U.S. officials appearing before a Senate panel Tuesday acknowledged concerns that terrorists may try to launch attacks in the United States in retaliation for a U.S.-led war against Iraq. But they sought to reassure senators they are working hard to prevent such attacks from occurring.
U.S. officials told the Senate Foreign Relations Committee they are monitoring potential Iraqi sympathizers in the United States who may try to launch retaliatory strikes on U.S. soil in the event of war against Iraq.
"We believe we have excellent coverage of those individuals and entities around the United States, and are very well positioned - in fact in the best position in the history of the FBI - to determine whether any such individuals are moving from the talking stage of 'here is what we may do in the event of hostilities' to national operation stage," said Jon Pistole, who is with the Federal Bureau of Investigation counterintelligence unit. "Our assessment is that there is limited activity in that regard, but there is still significant activity from a fundraising and recruitment perspective."
Another official, Juan Zarate, of the Treasury Department's Office for Terrorist Financing and Financial Crimes, reported progress in blocking assets of terrorist groups.
He said the United States has blocked more than $120 million in al-Qaida assets worldwide. "By working with our allies, in close contact with the State Department to implement an international mechanism for designation and freezing, we have made it much harder for terrorists to hide their money in the world banks and to move it through the financial channels," he explained. "We have also sent a common signal to bankers of terror: there will be no refuge from the gaze of the international community."
According to Cofer Black, the coordinator for counterterrorism at the State Department, recent arrests of top al-Qaida officials have dealt a blow to the terrorist network, which was behind the attacks on the United States on September 11, 2001.

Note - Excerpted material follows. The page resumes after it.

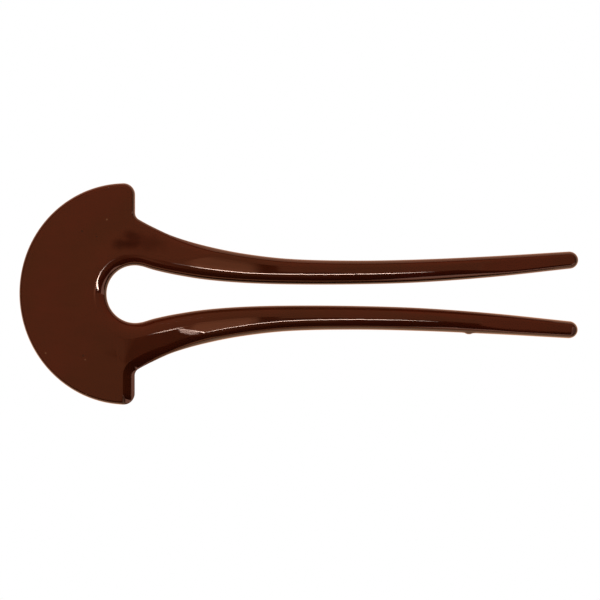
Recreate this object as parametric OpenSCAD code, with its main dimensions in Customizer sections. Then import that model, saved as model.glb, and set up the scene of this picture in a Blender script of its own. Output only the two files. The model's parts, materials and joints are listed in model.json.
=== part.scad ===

"Al-Qaida is not the organization now that it was before. it is under stress organizationally," he said. "Its leadership is spending more time trying to figure out how to keep from getting caught than they do in trying to launch operations. Yet at the same time we have to be mindful there is certainty that terrorists will try to launch multiple attacks against their enemy, which is us and our allies."
Mr. Black warned that al-Qaida is going to great lengths to remain viable, including embracing certain issues that would make it attractive to local groups looking for resources.